* What you have to do
Copy every line of the listing exactly.
━━ Records shown
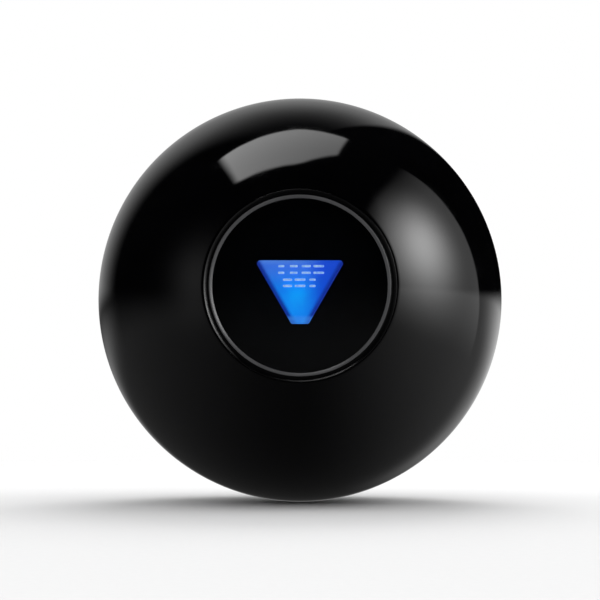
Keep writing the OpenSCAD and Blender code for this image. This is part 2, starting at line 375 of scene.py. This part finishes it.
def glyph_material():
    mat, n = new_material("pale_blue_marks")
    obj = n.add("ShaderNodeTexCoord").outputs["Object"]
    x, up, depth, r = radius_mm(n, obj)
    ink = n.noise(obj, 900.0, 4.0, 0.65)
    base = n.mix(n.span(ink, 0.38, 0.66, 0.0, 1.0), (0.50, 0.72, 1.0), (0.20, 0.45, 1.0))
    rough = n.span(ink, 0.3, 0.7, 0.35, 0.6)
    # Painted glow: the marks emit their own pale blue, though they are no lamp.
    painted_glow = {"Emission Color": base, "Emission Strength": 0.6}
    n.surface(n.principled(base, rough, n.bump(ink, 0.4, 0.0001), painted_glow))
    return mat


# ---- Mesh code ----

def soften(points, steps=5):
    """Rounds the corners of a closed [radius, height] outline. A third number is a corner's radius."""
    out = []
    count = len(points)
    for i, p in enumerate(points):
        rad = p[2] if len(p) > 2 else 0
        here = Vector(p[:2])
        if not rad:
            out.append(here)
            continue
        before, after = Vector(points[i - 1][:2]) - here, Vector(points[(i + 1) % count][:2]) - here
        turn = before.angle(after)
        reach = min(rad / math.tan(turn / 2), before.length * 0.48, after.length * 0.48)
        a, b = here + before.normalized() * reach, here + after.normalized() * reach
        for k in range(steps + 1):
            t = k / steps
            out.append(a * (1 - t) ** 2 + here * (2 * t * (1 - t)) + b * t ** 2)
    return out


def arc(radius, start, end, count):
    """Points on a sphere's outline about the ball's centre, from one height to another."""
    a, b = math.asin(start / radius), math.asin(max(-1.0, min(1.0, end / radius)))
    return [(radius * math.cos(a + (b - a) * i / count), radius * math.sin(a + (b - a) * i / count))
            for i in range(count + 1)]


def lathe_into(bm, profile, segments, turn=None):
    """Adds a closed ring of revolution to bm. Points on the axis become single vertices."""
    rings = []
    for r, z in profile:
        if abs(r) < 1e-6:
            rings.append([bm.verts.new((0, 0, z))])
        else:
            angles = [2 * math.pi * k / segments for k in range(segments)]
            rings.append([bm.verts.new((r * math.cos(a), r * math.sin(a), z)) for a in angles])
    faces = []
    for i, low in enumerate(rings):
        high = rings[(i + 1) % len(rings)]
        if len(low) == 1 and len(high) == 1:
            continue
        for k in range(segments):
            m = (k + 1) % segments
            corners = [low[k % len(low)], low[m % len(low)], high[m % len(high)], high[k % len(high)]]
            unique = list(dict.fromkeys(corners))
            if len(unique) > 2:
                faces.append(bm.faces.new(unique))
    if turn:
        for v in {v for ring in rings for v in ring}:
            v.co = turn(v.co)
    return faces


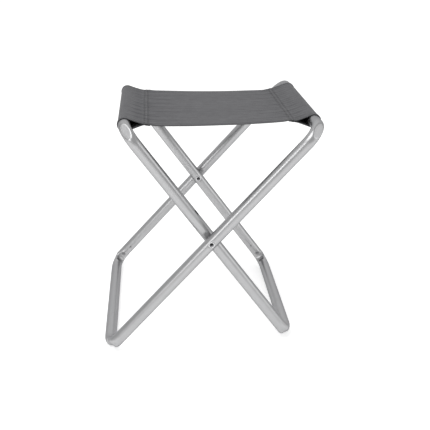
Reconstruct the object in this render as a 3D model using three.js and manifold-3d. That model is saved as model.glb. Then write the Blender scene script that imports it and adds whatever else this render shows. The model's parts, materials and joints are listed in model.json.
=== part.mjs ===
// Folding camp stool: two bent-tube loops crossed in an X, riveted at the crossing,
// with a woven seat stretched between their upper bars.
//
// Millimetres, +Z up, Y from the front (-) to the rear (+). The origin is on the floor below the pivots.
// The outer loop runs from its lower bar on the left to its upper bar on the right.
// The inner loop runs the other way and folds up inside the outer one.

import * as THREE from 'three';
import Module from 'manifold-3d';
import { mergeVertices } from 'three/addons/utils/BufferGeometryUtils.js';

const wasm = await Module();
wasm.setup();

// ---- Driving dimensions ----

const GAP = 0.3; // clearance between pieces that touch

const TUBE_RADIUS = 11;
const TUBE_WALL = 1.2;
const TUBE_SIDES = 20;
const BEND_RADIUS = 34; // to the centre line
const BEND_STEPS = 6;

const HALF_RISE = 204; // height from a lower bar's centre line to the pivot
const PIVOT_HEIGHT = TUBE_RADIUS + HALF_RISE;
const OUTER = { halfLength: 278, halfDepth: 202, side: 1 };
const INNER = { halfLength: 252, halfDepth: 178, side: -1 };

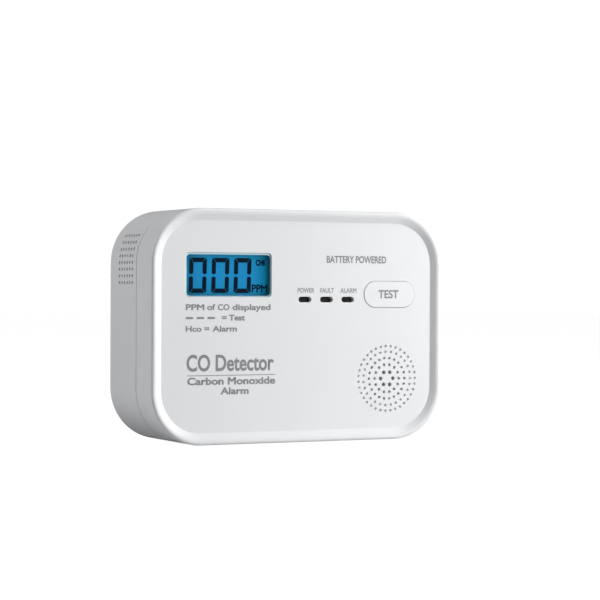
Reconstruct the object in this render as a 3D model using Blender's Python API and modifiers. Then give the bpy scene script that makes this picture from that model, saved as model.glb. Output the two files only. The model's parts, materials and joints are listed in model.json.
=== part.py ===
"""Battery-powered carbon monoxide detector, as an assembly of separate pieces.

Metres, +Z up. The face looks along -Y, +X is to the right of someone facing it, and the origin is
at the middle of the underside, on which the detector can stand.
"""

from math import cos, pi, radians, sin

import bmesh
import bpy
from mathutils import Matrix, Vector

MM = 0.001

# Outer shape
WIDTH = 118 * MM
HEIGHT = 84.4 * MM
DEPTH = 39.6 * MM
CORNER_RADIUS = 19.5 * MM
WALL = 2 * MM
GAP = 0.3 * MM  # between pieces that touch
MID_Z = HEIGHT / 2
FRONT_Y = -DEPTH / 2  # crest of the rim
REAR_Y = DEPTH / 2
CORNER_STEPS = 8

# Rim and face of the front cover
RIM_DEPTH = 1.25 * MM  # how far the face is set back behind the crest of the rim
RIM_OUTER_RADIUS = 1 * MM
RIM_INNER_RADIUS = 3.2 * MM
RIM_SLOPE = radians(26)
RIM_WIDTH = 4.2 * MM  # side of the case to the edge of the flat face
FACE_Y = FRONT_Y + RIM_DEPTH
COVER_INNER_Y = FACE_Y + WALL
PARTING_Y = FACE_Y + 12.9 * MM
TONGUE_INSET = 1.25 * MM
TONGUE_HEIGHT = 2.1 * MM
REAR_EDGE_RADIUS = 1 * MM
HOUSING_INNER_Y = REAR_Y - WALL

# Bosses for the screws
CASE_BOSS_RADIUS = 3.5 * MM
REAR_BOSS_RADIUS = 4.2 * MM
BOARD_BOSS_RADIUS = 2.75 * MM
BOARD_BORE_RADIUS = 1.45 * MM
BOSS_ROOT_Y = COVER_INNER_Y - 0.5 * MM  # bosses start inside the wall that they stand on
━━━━
* Answer to this task
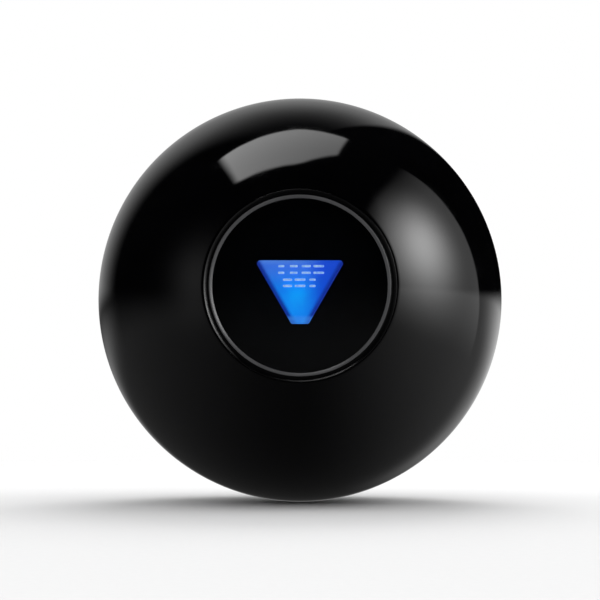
Keep writing the OpenSCAD and Blender code for this image. This is part 2, starting at line 375 of scene.py. This part finishes it.
def glyph_material():
    mat, n = new_material("pale_blue_marks")
    obj = n.add("ShaderNodeTexCoord").outputs["Object"]
    x, up, depth, r = radius_mm(n, obj)
    ink = n.noise(obj, 900.0, 4.0, 0.65)
    base = n.mix(n.span(ink, 0.38, 0.66, 0.0, 1.0), (0.50, 0.72, 1.0), (0.20, 0.45, 1.0))
    rough = n.span(ink, 0.3, 0.7, 0.35, 0.6)
    # Painted glow: the marks emit their own pale blue, though they are no lamp.
    painted_glow = {"Emission Color": base, "Emission Strength": 0.6}
    n.surface(n.principled(base, rough, n.bump(ink, 0.4, 0.0001), painted_glow))
    return mat


# ---- Mesh code ----

def soften(points, steps=5):
    """Rounds the corners of a closed [radius, height] outline. A third number is a corner's radius."""
    out = []
    count = len(points)
    for i, p in enumerate(points):
        rad = p[2] if len(p) > 2 else 0
        here = Vector(p[:2])
        if not rad:
            out.append(here)
            continue
        before, after = Vector(points[i - 1][:2]) - here, Vector(points[(i + 1) % count][:2]) - here
        turn = before.angle(after)
        reach = min(rad / math.tan(turn / 2), before.length * 0.48, after.length * 0.48)
        a, b = here + before.normalized() * reach, here + after.normalized() * reach
        for k in range(steps + 1):
            t = k / steps
            out.append(a * (1 - t) ** 2 + here * (2 * t * (1 - t)) + b * t ** 2)
    return out


def arc(radius, start, end, count):
    """Points on a sphere's outline about the ball's centre, from one height to another."""
    a, b = math.asin(start / radius), math.asin(max(-1.0, min(1.0, end / radius)))
    return [(radius * math.cos(a + (b - a) * i / count), radius * math.sin(a + (b - a) * i / count))
            for i in range(count + 1)]


def lathe_into(bm, profile, segments, turn=None):
    """Adds a closed ring of revolution to bm. Points on the axis become single vertices."""
    rings = []
    for r, z in profile:
        if abs(r) < 1e-6:
            rings.append([bm.verts.new((0, 0, z))])
        else:
            angles = [2 * math.pi * k / segments for k in range(segments)]
            rings.append([bm.verts.new((r * math.cos(a), r * math.sin(a), z)) for a in angles])
    faces = []
    for i, low in enumerate(rings):
        high = rings[(i + 1) % len(rings)]
        if len(low) == 1 and len(high) == 1:
            continue
        for k in range(segments):
            m = (k + 1) % segments
            corners = [low[k % len(low)], low[m % len(low)], high[m % len(high)], high[k % len(high)]]
            unique = list(dict.fromkeys(corners))
            if len(unique) > 2:
                faces.append(bm.faces.new(unique))
    if turn:
        for v in {v for ring in rings for v in ring}:
            v.co = turn(v.co)
    return faces


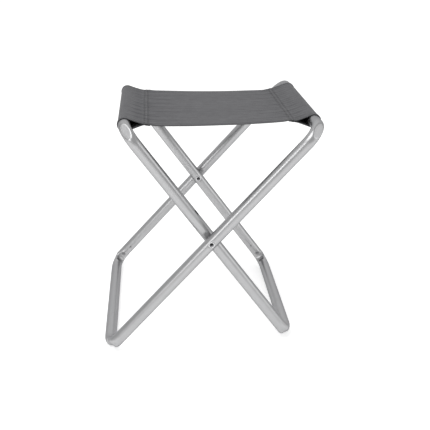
Reconstruct the object in this render as a 3D model using three.js and manifold-3d. That model is saved as model.glb. Then write the Blender scene script that imports it and adds whatever else this render shows. The model's parts, materials and joints are listed in model.json.
=== part.mjs ===
// Folding camp stool: two bent-tube loops crossed in an X, riveted at the crossing,
// with a woven seat stretched between their upper bars.
//
// Millimetres, +Z up, Y from the front (-) to the rear (+). The origin is on the floor below the pivots.
// The outer loop runs from its lower bar on the left to its upper bar on the right.
// The inner loop runs the other way and folds up inside the outer one.

import * as THREE from 'three';
import Module from 'manifold-3d';
import { mergeVertices } from 'three/addons/utils/BufferGeometryUtils.js';

const wasm = await Module();
wasm.setup();

// ---- Driving dimensions ----

const GAP = 0.3; // clearance between pieces that touch

const TUBE_RADIUS = 11;
const TUBE_WALL = 1.2;
const TUBE_SIDES = 20;
const BEND_RADIUS = 34; // to the centre line
const BEND_STEPS = 6;

const HALF_RISE = 204; // height from a lower bar's centre line to the pivot
const PIVOT_HEIGHT = TUBE_RADIUS + HALF_RISE;
const OUTER = { halfLength: 278, halfDepth: 202, side: 1 };
const INNER = { halfLength: 252, halfDepth: 178, side: -1 };

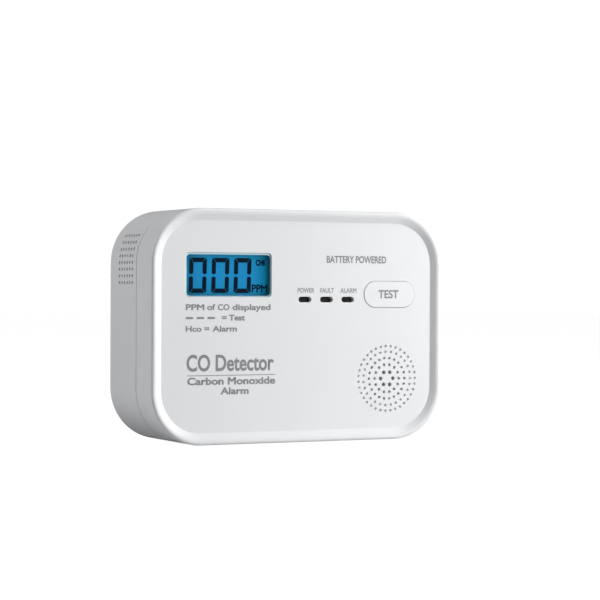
Reconstruct the object in this render as a 3D model using Blender's Python API and modifiers. Then give the bpy scene script that makes this picture from that model, saved as model.glb. Output the two files only. The model's parts, materials and joints are listed in model.json.
=== part.py ===
"""Battery-powered carbon monoxide detector, as an assembly of separate pieces.

Metres, +Z up. The face looks along -Y, +X is to the right of someone facing it, and the origin is
at the middle of the underside, on which the detector can stand.
"""

from math import cos, pi, radians, sin

import bmesh
import bpy
from mathutils import Matrix, Vector

MM = 0.001

# Outer shape
WIDTH = 118 * MM
HEIGHT = 84.4 * MM
DEPTH = 39.6 * MM
CORNER_RADIUS = 19.5 * MM
WALL = 2 * MM
GAP = 0.3 * MM  # between pieces that touch
MID_Z = HEIGHT / 2
FRONT_Y = -DEPTH / 2  # crest of the rim
REAR_Y = DEPTH / 2
CORNER_STEPS = 8

# Rim and face of the front cover
RIM_DEPTH = 1.25 * MM  # how far the face is set back behind the crest of the rim
RIM_OUTER_RADIUS = 1 * MM
RIM_INNER_RADIUS = 3.2 * MM
RIM_SLOPE = radians(26)
RIM_WIDTH = 4.2 * MM  # side of the case to the edge of the flat face
FACE_Y = FRONT_Y + RIM_DEPTH
COVER_INNER_Y = FACE_Y + WALL
PARTING_Y = FACE_Y + 12.9 * MM
TONGUE_INSET = 1.25 * MM
TONGUE_HEIGHT = 2.1 * MM
REAR_EDGE_RADIUS = 1 * MM
HOUSING_INNER_Y = REAR_Y - WALL

# Bosses for the screws
CASE_BOSS_RADIUS = 3.5 * MM
REAR_BOSS_RADIUS = 4.2 * MM
BOARD_BOSS_RADIUS = 2.75 * MM
BOARD_BORE_RADIUS = 1.45 * MM
BOSS_ROOT_Y = COVER_INNER_Y - 0.5 * MM  # bosses start inside the wall that they stand on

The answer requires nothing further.